- [Material for this exercise]:
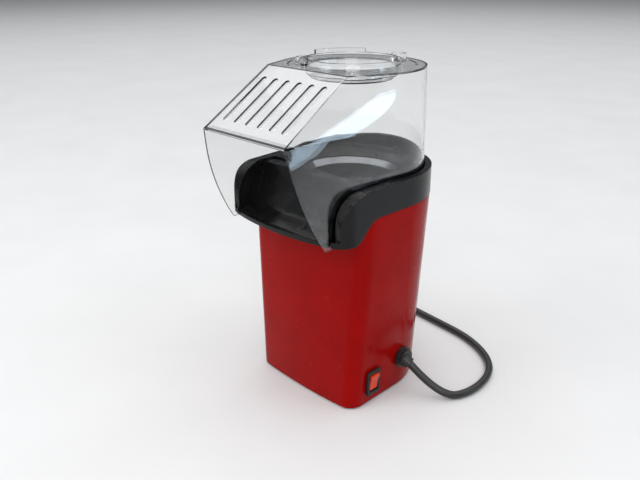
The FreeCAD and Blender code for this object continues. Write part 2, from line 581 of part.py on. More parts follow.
# --- popping chamber, ring, shroud and heater -----------------------------------------------------
def make_chamber():
    cup = turn_profile("chamber_cup", [
        ("0", "P.chamber_bottom + 2"), ("20", "P.chamber_bottom"),
        ("P.chamber_radius + P.chamber_skin", "P.chamber_bottom"),
        ("P.chamber_radius + P.chamber_skin", "P.flare_start"), ("P.flare_radius", "P.flare_top"),
        ("P.flare_radius - 0.7", "P.flare_top + 0.7"), ("P.chamber_radius", "P.flare_start + 0.6"),
        ("P.chamber_radius", "P.chamber_bottom + P.chamber_skin"),
        ("20", "P.chamber_bottom + P.chamber_skin"), ("0", "P.chamber_bottom + 2 + P.chamber_skin")])
    louvres = []
    for index in range(20):
        slot = box(f"louvre_{index}", "8", "1.8", "13", "P.chamber_radius - 4", "-0.9", "P.chamber_bottom + 4")
        slot.Placement.Rotation = FreeCAD.Rotation(FreeCAD.Vector(1, 0, 0), 28)
        slot_group = doc.addObject("Part::Compound", f"louvre_at_{index}")
        slot_group.Links = [slot]
        slot_group.Placement.Rotation = FreeCAD.Rotation(FreeCAD.Vector(0, 0, 1), index * 18)
        louvres.append(place(slot_group, back=AXIS))
    node("popping_chamber", cut("popping_chamber", cup, [group("louvres", louvres)]))
    ring = turn_profile("ring_form", [
        ("P.ring_in - 0.6", "P.ring_bottom"), ("P.ring_out", "P.ring_bottom"),
        ("P.ring_out", "P.ring_bottom + P.ring_thick"), ("P.ring_in", "P.ring_bottom + P.ring_thick")])
    holes = [cylinder(f"ring_hole_{degrees}", "1.7", "10", *around("P.ring_screw_reach", degrees),
                      "P.ring_bottom - 5") for degrees in (30, 150, 270)]
    node("chamber_ring", cut("chamber_ring", ring, holes))
    screws = []
    for degrees in (30, 150, 270):
        across, back = around("P.ring_screw_reach", degrees)
        screws.append(turn_profile(f"ring_screw_{degrees}", [
            ("0", "P.ring_bottom - 1.9"), ("1.6", "P.ring_bottom - 1.9"), ("2.7", "P.ring_bottom - 1.1"),
            ("2.7", "P.ring_bottom"), ("P.pilot_radius - 0.05", "P.ring_bottom"),
            ("P.pilot_radius - 0.05", "P.ring_bottom + 5.4"), ("0", "P.ring_bottom + 6")], back, across))
    node("ring_screws", group("ring_screws", screws))


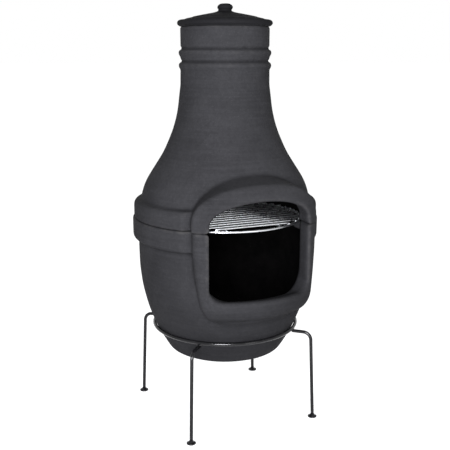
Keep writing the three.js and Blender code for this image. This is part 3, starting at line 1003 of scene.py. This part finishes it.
def bent_leg_path(foot, ring_radius, arm_z, foot_top):
    """Arm under the ring, a bend, and a splayed run down to the foot."""
    foot_radius = math.hypot(foot[0], foot[1])
    out = np.array((foot[0], foot[1], 0)) / foot_radius
    lean = math.tan(LEG_SPLAY)
    up = np.array((0, 0, 1))

    def place(radius, z):
        return out * radius + up * z

    def leg_radius(z):
        return foot_radius - lean * (z - foot_top)

    turn_angle = math.pi / 2 - LEG_SPLAY
    setback = LEG_BEND * math.tan(turn_angle / 2)
    corner = place(leg_radius(arm_z), arm_z)
    down = place(leg_radius(0), 0) - corner
    down /= np.linalg.norm(down)
    start = corner - out * setback
    centre = start - up * LEG_BEND
    angles = np.linspace(0, turn_angle, 16)
    arc = [centre + LEG_BEND * (math.sin(a) * out + math.cos(a) * up) for a in angles]
    arm_radii = np.linspace(ring_radius - ARM_OVERLAP, leg_radius(arm_z) - setback, 5)
    arm = [place(radius, arm_z) for radius in arm_radii]
    run_length = (arc[-1][2] - foot_top) / -down[2]
    run = [arc[-1] + down * share * run_length for share in np.linspace(0, 1, 14)]
    return np.array(arm[:-1] + arc + run[1:])


def foot_outline(size, top):
    """A pressed disc with a rolled rim, and a boss that the leg stands in."""
    boss = ROD_RADIUS
    return [
        (0, 0), (size - 1.4 * MM, 0), (size - 0.4 * MM, 0.4 * MM), (size, 1.3 * MM),
        (size - 0.1 * MM, 2.5 * MM), (size - 0.9 * MM, 3.2 * MM), (size - 2.4 * MM, 3.7 * MM),
        (boss + 1.9 * MM, 4.8 * MM), (boss + 0.9 * MM, 6.0 * MM), (boss + 0.5 * MM, top - 0.2 * MM),
        (boss - 0.6 * MM, top), (0, top),
    ]


def add_stand(steel):
    ring_radius = RING_HIGH.x - ROD_RADIUS
    ring_z = (RING_HIGH.z + RING_LOW.z) / 2
    ring_path = circle_path(ring_radius, ring_z, 160)
    ring = sweep("rod_stand_ring", ring_path, ROD_RADIUS, 20, closed=True)
    finish_piece(ring, "stand_ring", "stand", steel)
    for number, (leg_name, foot_name) in enumerate(zip(LEG_NAMES, FOOT_NAMES), 1):
        foot_low, foot_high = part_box(foot_name)
        centre = (foot_low + foot_high) / 2
        arm_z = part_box(leg_name)[1].z - ROD_RADIUS
        path = bent_leg_path(centre, ring_radius, arm_z, foot_high.z - LEG_END_SINK)
        leg = sweep("rod_" + leg_name, path, ROD_RADIUS, 18)
        finish_piece(leg, leg_name, "stand", steel)
        outline = foot_outline((foot_high.x - foot_low.x) / 2, foot_high.z)
        foot = turned("disc_" + foot_name, outline, centre, 40)
        finish_piece(foot, foot_name, "stand", steel)
        out = Vector((centre.x, centre.y, 0)).normalized()
        for side in (-1, 1):
            across = Vector((-out.y, out.x, 0)) * side * LEG_WELD_SPACING
            place = out * ring_radius + across + Vector((0, 0, (ring_z + arm_z) / 2))
            bead = weld_bead(f"weld_{leg_name}_{side + 2}", place, LEG_WELD, number + side, 0.8)
            finish_piece(bead, None, "stand", steel)


# ---------------------------------------------------------------- build

add_camera()
add_studio()
add_floor()
add_clay(painted_clay())
add_grill(chrome_wire())
add_stand(black_steel())
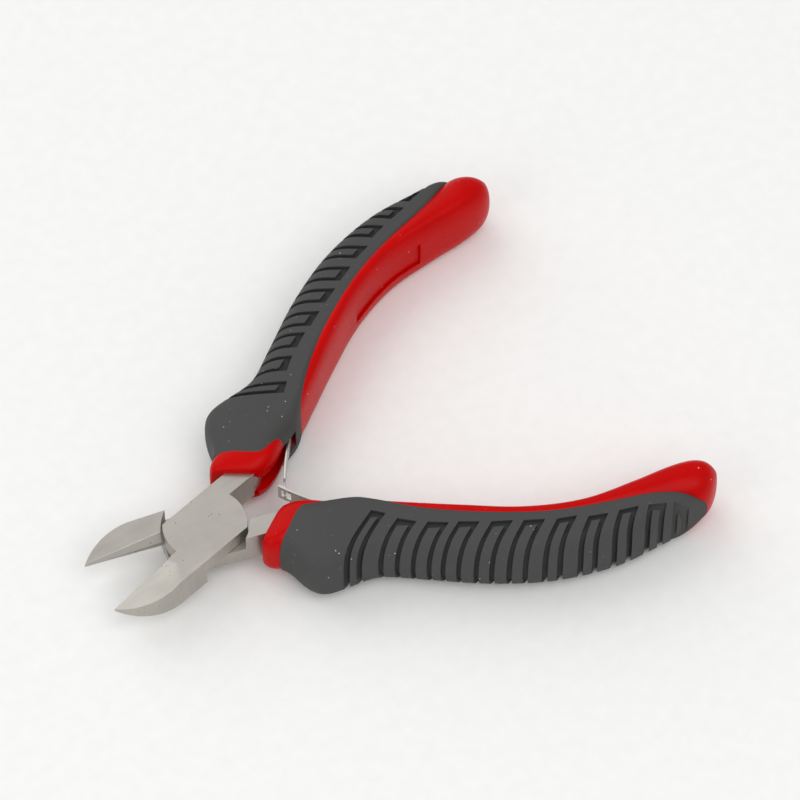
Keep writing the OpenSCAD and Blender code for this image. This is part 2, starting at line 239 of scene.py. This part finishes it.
# Cold-rolled spring strip: brighter than the head, with rolling lines along the strip
springLook = {
    "light": "#d6d3ce", "dark": "#b3afa8", "roughRange": (0.3, 0.7, 0.2, 0.38),
    "lineSize": 0.14, "lineLength": 8.0, "bump": 0.2, "bumpDepth": 0.02,
}


def rolledSpringSteel(name, look):
    material, tree, shader = newMaterial(name)
    where = (addNode(tree, "TexCoord"), "Object")
    along, across = 1 / (look["lineLength"] * mm), 1 / (look["lineSize"] * mm)
    turned = addNode(tree, "Mapping", None, {"Vector": where, "Scale": (along, along, across)})
    lines = addNode(tree, "TexNoise", None,
                    {"Vector": (turned, "Vector"), "Scale": 1.0, "Detail": 3.0})
    tone = addNode(tree, "Mix", {"data_type": "RGBA"},
                   {"Factor": (lines, "Fac"), "A": hexColour(look["dark"]),
                    "B": hexColour(look["light"])})
    rough = addNode(tree, "MapRange", None,
                    {"Value": (lines, "Fac"), **dict(zip(rangeNames, look["roughRange"]))})
    bump = addNode(tree, "Bump", None,
                   {"Height": (lines, "Fac"), "Strength": look["bump"],
                    "Distance": look["bumpDepth"] * mm})
    setInputs(tree, shader, {"Base Color": (tone, "Result"), "Roughness": (rough, "Result"),
                             "Normal": (bump, "Normal"), "Metallic": 1.0})
    return material


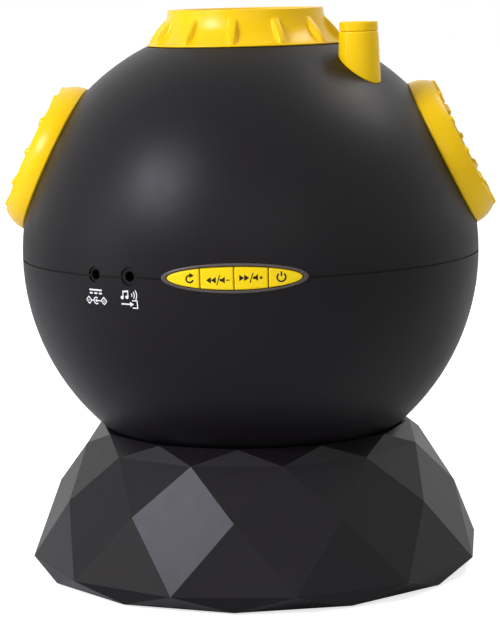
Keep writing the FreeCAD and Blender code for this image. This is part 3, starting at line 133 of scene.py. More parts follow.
def moulded(name, colour, roughness, grain=0.0, grain_size=0.0003, wave=0.0, wave_size=0.004, spread=0.05,
            metallic=0.0, tint=0.06, subsurface=0.0, specular=0.5):
    """Plastic, rubber or metal with a fine surface grain, a slow ripple and uneven colour and gloss."""
    material = bpy.data.materials.new(name)
    material.use_nodes = True
    nodes, links = material.node_tree.nodes, material.node_tree.links
    shader = nodes["Principled BSDF"]
    shader.inputs["Metallic"].default_value = metallic
    shader.inputs["Specular IOR Level"].default_value = specular
    shader.inputs["Coat Roughness"].default_value = 0.08
    shader.inputs["Subsurface Weight"].default_value = subsurface
    shader.inputs["Subsurface Scale"].default_value = 0.002
    place = nodes.new("ShaderNodeTexCoord").outputs["Object"]

    cloud = noise(nodes, links, CLOUD_SCALE, 4.0, place)
    tone = nodes.new("ShaderNodeMix")
    tone.data_type = "RGBA"
    links.new(cloud.outputs["Fac"], tone.inputs["Factor"])
    tone.inputs["A"].default_value = (*[value * (1 - tint) for value in colour[:3]], 1.0)
    tone.inputs["B"].default_value = (*[min(1.0, value * (1 + tint)) for value in colour[:3]], 1.0)
    links.new(tone.outputs["Result"], shader.inputs["Base Color"])

    smear = noise(nodes, links, SMEAR_SCALE, 3.0, place)
    gloss = nodes.new("ShaderNodeMapRange")
    gloss.inputs["To Min"].default_value = max(0.02, roughness - spread)
    gloss.inputs["To Max"].default_value = min(1.0, roughness + spread)
    links.new(smear.outputs["Fac"], gloss.inputs["Value"])
    links.new(gloss.outputs["Result"], shader.inputs["Roughness"])

    last = None
    for strength, size, depth in ((grain, grain_size, GRAIN_DEPTH), (wave, wave_size, WAVE_DEPTH)):
        if strength <= 0:
            continue
        bumps = noise(nodes, links, 1.0 / size, 2.0, place)
        bump = nodes.new("ShaderNodeBump")
        bump.inputs["Strength"].default_value = strength
        bump.inputs["Distance"].default_value = depth
        links.new(bumps.outputs["Fac"], bump.inputs["Height"])
        if last:
            links.new(last.outputs["Normal"], bump.inputs["Normal"])
        last = bump
    if last:
        links.new(last.outputs["Normal"], shader.inputs["Normal"])
    return material


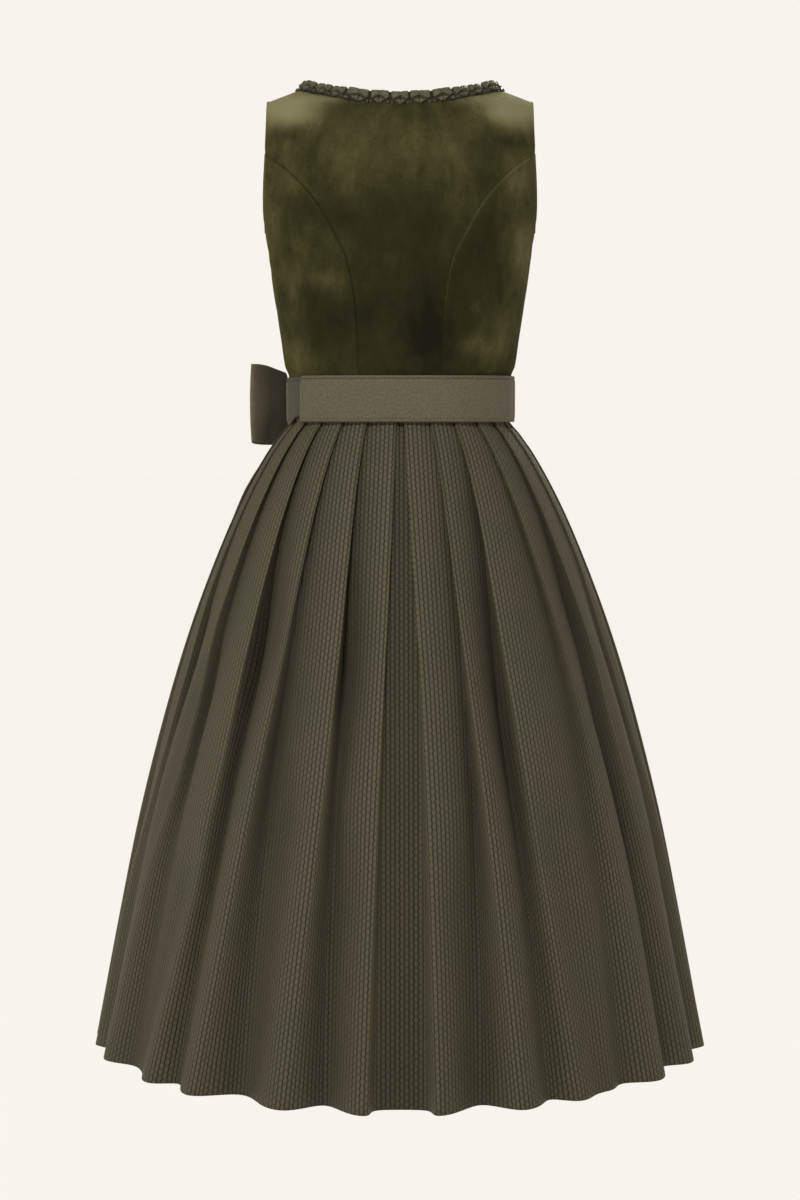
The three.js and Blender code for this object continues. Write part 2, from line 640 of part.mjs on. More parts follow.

- [Problem to solve]:
Return only those lines of the records that contain the string "from".

- [Expected answer]:
The FreeCAD and Blender code for this object continues. Write part 2, from line 581 of part.py on. More parts follow.
The three.js and Blender code for this object continues. Write part 2, from line 640 of part.mjs on. More parts follow.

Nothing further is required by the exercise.